John picks out a bakery that offers tables on the street, a few of which are available. We order croissants and our server brings us each a half-liter pot of coffee. It is strong and good. The cream is fresh, the bakery delicate and lovely. John lights up a cigarette, and this strange wish to become a smoker suddenly makes itself apparent. And I do remember seeing a beret in the hat shop earlier on our walk.
After a time, Colby said, “We better be getting back. We don’t want to miss our flight.”
To get to Chicago from Copenhagen by air, one has to spend approximately nine hours on a plane. And those who have never done it before will learn that chasing the sun in an Airbus will lead to one very long day. We will touch down in Chicago sometime after three o’clock in the afternoon when my body will be thinking it is sometime after eleven at night.
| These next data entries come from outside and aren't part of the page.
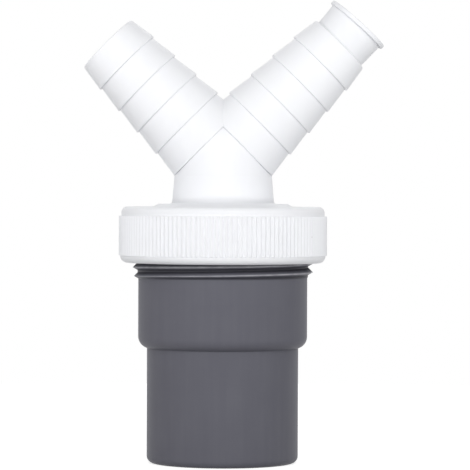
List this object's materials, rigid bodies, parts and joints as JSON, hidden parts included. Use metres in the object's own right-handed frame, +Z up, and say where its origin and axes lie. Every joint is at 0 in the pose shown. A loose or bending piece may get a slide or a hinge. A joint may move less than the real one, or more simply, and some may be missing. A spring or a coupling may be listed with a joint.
{
  "type": "double appliance drain connector",
  "caption": "Y-shaped drain connector with stepped hose tails and a blanking plug, held by a ribbed union nut on a threaded adaptor that ends in a plain pipe spigot.",
  "frame": {"origin": "centre of the open lower end of the pipe spigot", "axes": "+Z up along the adaptor's axis; +X towards the plugged hose tail; both tails lie in the X-Z plane, and -Y faces the viewer"},
  "size_m": [0.0794, 0.0552, 0.1228],
  "materials": {
    "grey_plastic": "satin moulded polypropylene with faint flow marks",
    "white_plastic": "smooth moulded polypropylene",
    "plug_plastic": "soft satin polyethylene",
    "seal_rubber": "matt moulded rubber"
  },
  "bodies": {
    "adaptor": {"adaptor": "grey_plastic"},
    "seal": {"sealing_washer": "seal_rubber"},
    "nut": {"union_nut": "white_plastic"},
    "branch": {"branch": "white_plastic"},
    "plug": {"blanking_plug": "plug_plastic"}
  },
  "joints": [
    {"name": "union_lift", "type": "slide", "parent": "adaptor", "child": "seal", "axis": [0, 0, 1], "range_m": [0, 0.0078]},
    {"name": "nut_turn", "type": "hinge", "parent": "seal", "child": "nut", "pos_m": [0, 0, 0.06], "axis": [0, 0, 1], "range_deg": [0, 1200]},
    {"name": "branch_swivel", "type": "hinge", "parent": "seal", "child": "branch", "pos_m": [0, 0, 0.063], "axis": [0, 0, 1], "continuous": true},
    {"name": "plug_pull", "type": "slide", "parent": "branch", "child": "plug", "axis": [0.6691, 0, 0.7431], "range_m": [0, 0.02]}
  ],
  "couplings": [
    {"joint": "union_lift", "follows": "nut_turn", "m_per_rad": 0.00036749}
  ]
}
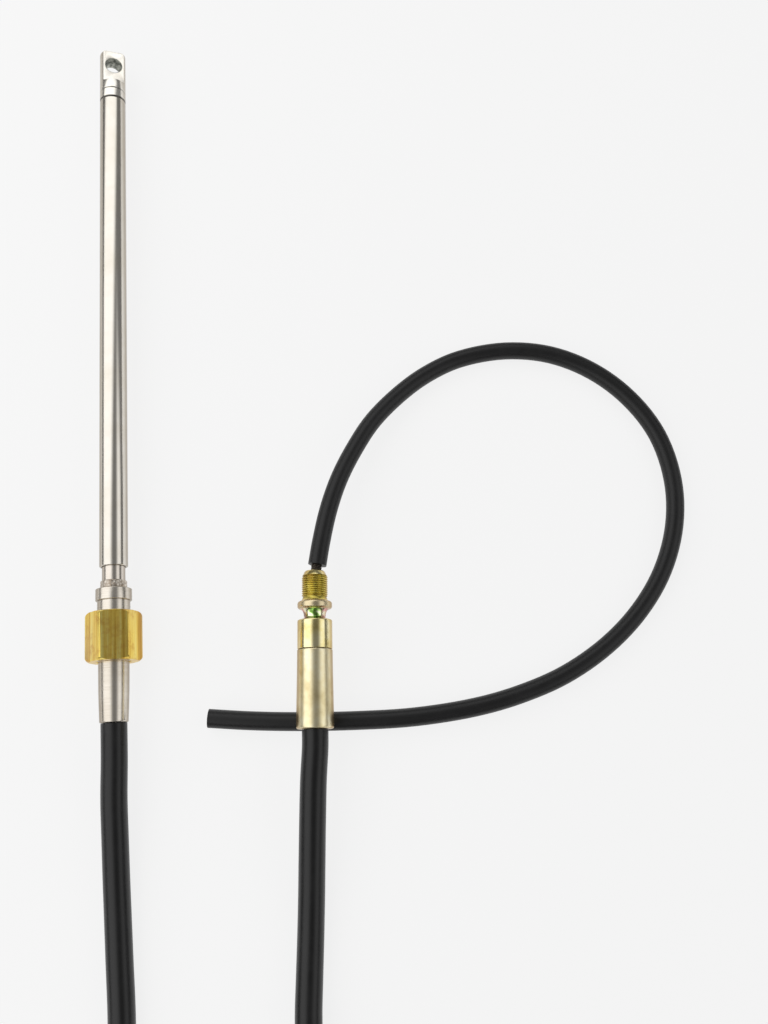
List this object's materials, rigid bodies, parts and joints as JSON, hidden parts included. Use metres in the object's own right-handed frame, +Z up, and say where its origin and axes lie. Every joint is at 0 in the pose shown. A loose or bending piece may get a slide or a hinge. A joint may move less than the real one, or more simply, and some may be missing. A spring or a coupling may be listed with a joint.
{
  "type": "boat steering cable",
  "caption": "Push-pull boat steering cable: steel ram with an eye, brass coupling nut, black conduit in a coil, threaded helm fitting and a sleeved core loop.",
  "frame": {"origin": "on the floor, under the middle of the fittings' box (the conduit, its coil and the sleeve left out)", "axes": "+Y along the ram, from the nut to the eye; +Z up from the floor that the cable lies on; +X towards the helm end"},
  "size_m": [0.3475, 0.9028, 0.0312],
  "materials": {
    "ram_steel": "polished stainless tube",
    "eye_steel": "polished stainless with milled flats",
    "core_wire": "dark wound wire",
    "guide_steel": "polished stainless tube",
    "ring_steel": "rough, mottled",
    "fitting_steel": "satin, turned",
    "nut_brass": "brushed along its length",
    "ferrule_zinc": "satin yellow zinc plate",
    "fitting_zinc": "bright yellow zinc plate with green and pink tints",
    "conduit_black": "satin black jacket",
    "sleeve_black": "satin black sleeve"
  },
  "bodies": {
    "conduit": {"guide_tube": "guide_steel", "foot_ring": "ring_steel", "output_fitting": "fitting_steel", "helm_ferrule": "ferrule_zinc", "helm_fitting": "fitting_zinc", "helm_core": "core_wire", "conduit_output": "conduit_black", "conduit_helm": "conduit_black", "conduit_coil": "conduit_black", "core_sleeve": "sleeve_black"},
    "ram": {"ram_tube": "ram_steel", "ram_eye": "eye_steel", "core_rod": "core_wire"},
    "nut": {"coupling_nut": "nut_brass"}
  },
  "joints": [
    {"name": "ram_slide", "type": "slide", "parent": "conduit", "child": "ram", "axis": [0, 1, 0], "range_m": [0, 0.229]},
    {"name": "nut_spin", "type": "hinge", "parent": "conduit", "child": "nut", "pos_m": [-0.05353, -0.15932, 0.015], "axis": [0, 1, 0], "continuous": true}
  ]
}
And who knows how long it will take to clear customs, retrieve my luggage, get to a train, walk over to Paul’s house in the city where my car is parked, and navigate the gridlock of Chicago traffic back out to Riverside, Illinois.
The Soul travels; says Whitman.
The body does not travel as much as the soul;
The body has just as great a work as the soul, and parts away at last for the journey of the soul.
All parts away for the progress of souls;
All religion, all solid things, arts, governments, - all that was or is apparent upon this globe or any globe, falls into niches and corners before the procession of Souls along the grand roads of the universe...
Forever alive, forever forward,
Stately, solemn, sad, withdrawn, baffled, mad, turbulent, feeble, dissatisfied,
Desperate, proud, fond, sick, accepted by men, rejected by men,
They go! they go! I know that they go, but I know not where they go;
But I know that they go toward the best - toward something great.
“Excuse me,” said the flight attendant, holding out a small bag of pretzels. “Would you like something to drink?”
“Yes,” I say. “Coffee please. Black.”